>> begin
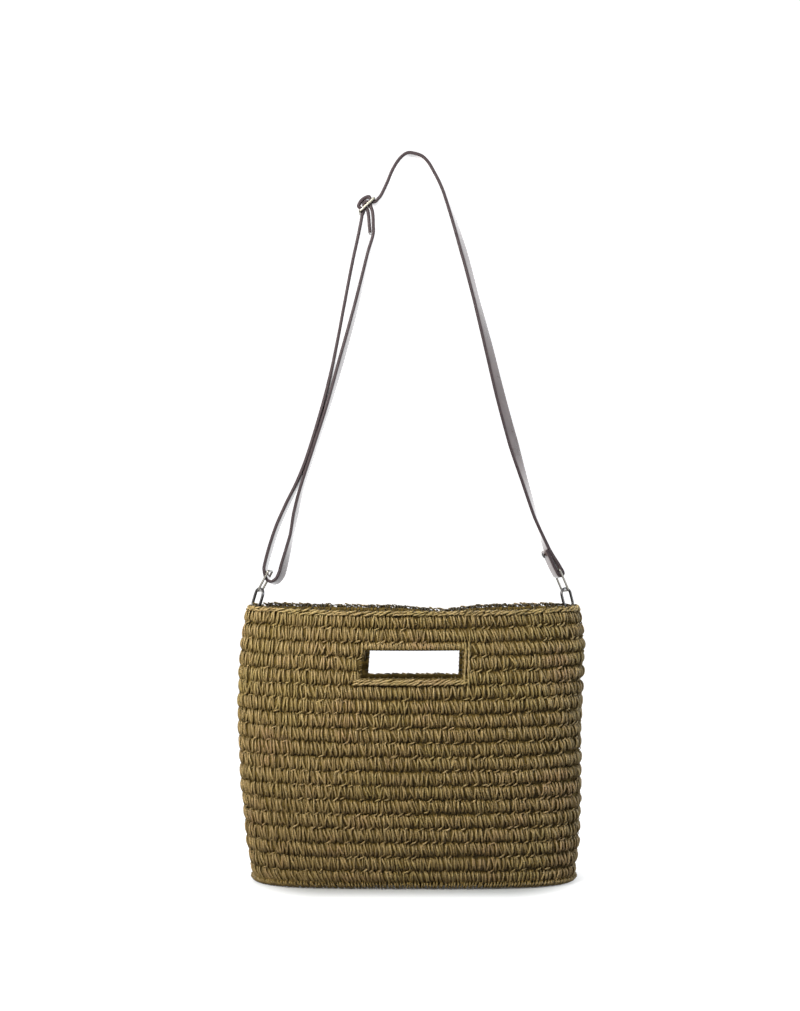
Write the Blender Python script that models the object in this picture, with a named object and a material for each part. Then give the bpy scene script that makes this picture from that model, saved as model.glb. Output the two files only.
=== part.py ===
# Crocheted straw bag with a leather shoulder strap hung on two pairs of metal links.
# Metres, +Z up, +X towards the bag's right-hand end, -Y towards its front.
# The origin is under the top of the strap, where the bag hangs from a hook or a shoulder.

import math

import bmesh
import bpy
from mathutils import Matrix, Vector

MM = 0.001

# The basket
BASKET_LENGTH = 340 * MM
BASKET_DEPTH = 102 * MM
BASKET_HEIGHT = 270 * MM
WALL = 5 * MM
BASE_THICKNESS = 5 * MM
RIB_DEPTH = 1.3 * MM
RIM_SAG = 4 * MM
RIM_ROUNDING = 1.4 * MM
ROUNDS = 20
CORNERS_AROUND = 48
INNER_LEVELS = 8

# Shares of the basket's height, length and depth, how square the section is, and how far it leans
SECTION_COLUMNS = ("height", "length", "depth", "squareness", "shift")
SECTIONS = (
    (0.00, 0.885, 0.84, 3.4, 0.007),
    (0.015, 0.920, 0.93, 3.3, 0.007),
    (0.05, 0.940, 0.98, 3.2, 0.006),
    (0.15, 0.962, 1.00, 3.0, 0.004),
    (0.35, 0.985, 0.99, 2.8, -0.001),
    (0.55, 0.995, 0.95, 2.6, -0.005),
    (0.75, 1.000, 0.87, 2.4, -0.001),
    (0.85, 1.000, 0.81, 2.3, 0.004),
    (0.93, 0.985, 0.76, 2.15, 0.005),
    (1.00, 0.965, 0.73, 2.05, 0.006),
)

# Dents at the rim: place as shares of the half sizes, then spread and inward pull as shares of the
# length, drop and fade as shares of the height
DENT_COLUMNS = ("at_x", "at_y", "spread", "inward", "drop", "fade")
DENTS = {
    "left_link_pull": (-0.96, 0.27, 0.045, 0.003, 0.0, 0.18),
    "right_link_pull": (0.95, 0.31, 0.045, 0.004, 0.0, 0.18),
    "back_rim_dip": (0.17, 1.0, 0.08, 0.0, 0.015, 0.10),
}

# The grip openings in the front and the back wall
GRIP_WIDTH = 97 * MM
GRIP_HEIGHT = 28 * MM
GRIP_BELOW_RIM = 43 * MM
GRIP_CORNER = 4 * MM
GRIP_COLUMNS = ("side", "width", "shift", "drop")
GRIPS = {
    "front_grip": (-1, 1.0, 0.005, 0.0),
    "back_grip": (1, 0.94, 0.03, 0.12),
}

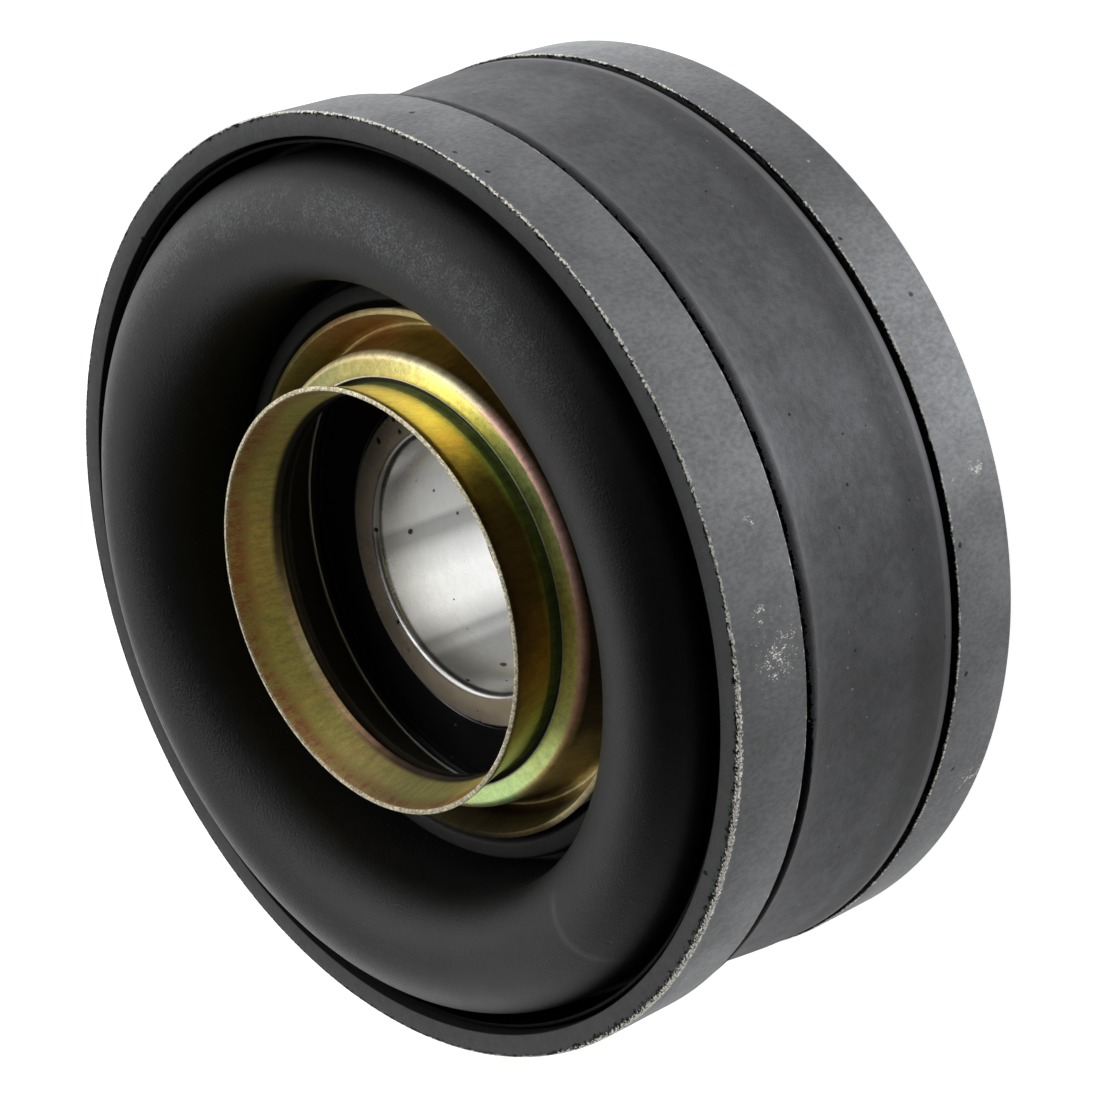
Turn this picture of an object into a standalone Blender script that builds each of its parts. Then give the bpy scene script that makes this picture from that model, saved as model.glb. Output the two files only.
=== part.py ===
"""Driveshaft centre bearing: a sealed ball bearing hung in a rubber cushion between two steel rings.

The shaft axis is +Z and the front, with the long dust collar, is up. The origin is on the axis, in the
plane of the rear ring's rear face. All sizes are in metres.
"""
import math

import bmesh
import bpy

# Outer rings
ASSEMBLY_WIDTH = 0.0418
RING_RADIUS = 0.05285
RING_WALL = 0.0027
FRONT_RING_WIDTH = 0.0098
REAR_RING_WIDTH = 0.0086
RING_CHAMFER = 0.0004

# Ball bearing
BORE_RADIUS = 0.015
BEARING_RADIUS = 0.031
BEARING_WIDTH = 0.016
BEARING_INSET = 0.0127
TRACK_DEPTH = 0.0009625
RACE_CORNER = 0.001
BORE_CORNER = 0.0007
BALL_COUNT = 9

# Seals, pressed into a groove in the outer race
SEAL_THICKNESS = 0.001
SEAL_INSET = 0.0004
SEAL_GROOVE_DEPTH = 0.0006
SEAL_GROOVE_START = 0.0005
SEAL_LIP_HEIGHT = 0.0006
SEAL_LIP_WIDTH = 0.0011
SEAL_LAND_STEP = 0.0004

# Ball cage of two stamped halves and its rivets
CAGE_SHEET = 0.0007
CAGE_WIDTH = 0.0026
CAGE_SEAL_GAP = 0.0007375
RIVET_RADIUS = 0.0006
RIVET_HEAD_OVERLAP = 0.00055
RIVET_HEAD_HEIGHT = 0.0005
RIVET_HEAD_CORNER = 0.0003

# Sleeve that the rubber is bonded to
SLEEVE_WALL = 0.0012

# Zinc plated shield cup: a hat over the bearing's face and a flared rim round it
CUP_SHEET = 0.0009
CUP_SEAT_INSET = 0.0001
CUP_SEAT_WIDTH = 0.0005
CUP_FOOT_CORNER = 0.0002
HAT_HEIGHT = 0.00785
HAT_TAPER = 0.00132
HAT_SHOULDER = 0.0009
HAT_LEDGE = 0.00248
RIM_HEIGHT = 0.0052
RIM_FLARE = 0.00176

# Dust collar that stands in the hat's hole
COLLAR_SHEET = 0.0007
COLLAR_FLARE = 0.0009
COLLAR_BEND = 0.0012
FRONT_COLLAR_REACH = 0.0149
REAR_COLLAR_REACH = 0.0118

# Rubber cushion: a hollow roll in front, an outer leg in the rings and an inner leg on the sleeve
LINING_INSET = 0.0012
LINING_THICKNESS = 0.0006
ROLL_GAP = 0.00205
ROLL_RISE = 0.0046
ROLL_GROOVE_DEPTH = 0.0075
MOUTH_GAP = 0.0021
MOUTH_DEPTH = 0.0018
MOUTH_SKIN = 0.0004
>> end
§ Stated exercise:
Please print the lines from the start of the records up to and including the line with "# The origin", copying each one exactly and leaving out the rest.

§ Worked answer:
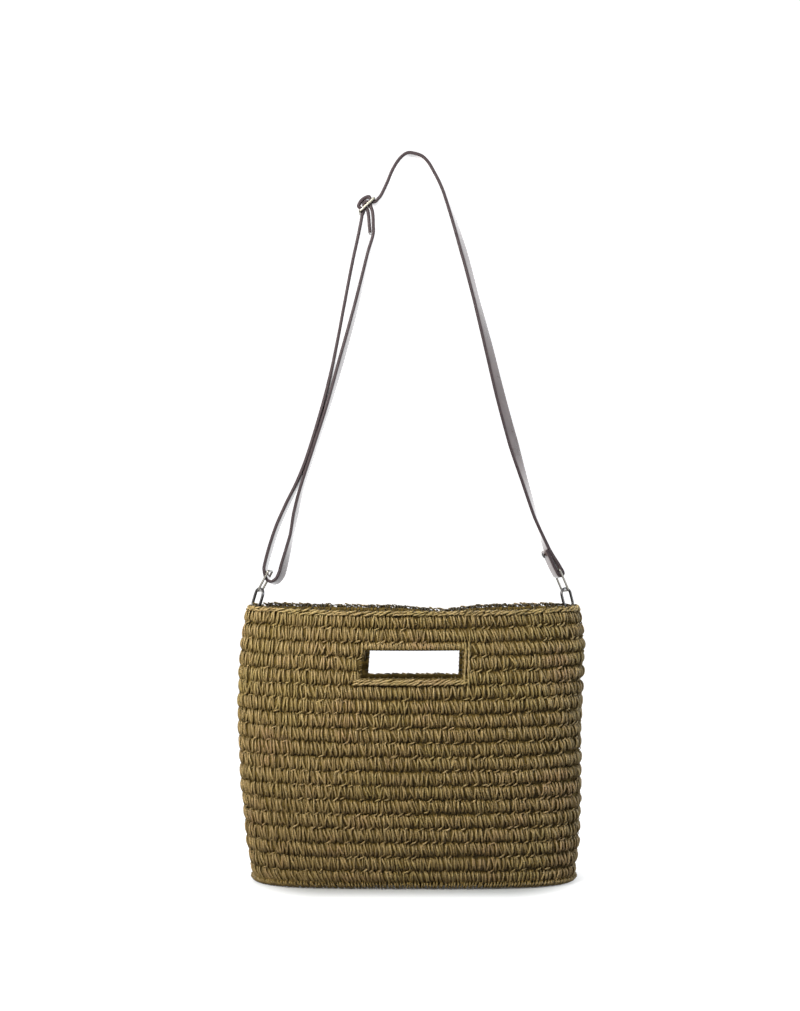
Write the Blender Python script that models the object in this picture, with a named object and a material for each part. Then give the bpy scene script that makes this picture from that model, saved as model.glb. Output the two files only.
=== part.py ===
# Crocheted straw bag with a leather shoulder strap hung on two pairs of metal links.
# Metres, +Z up, +X towards the bag's right-hand end, -Y towards its front.
# The origin is under the top of the strap, where the bag hangs from a hook or a shoulder.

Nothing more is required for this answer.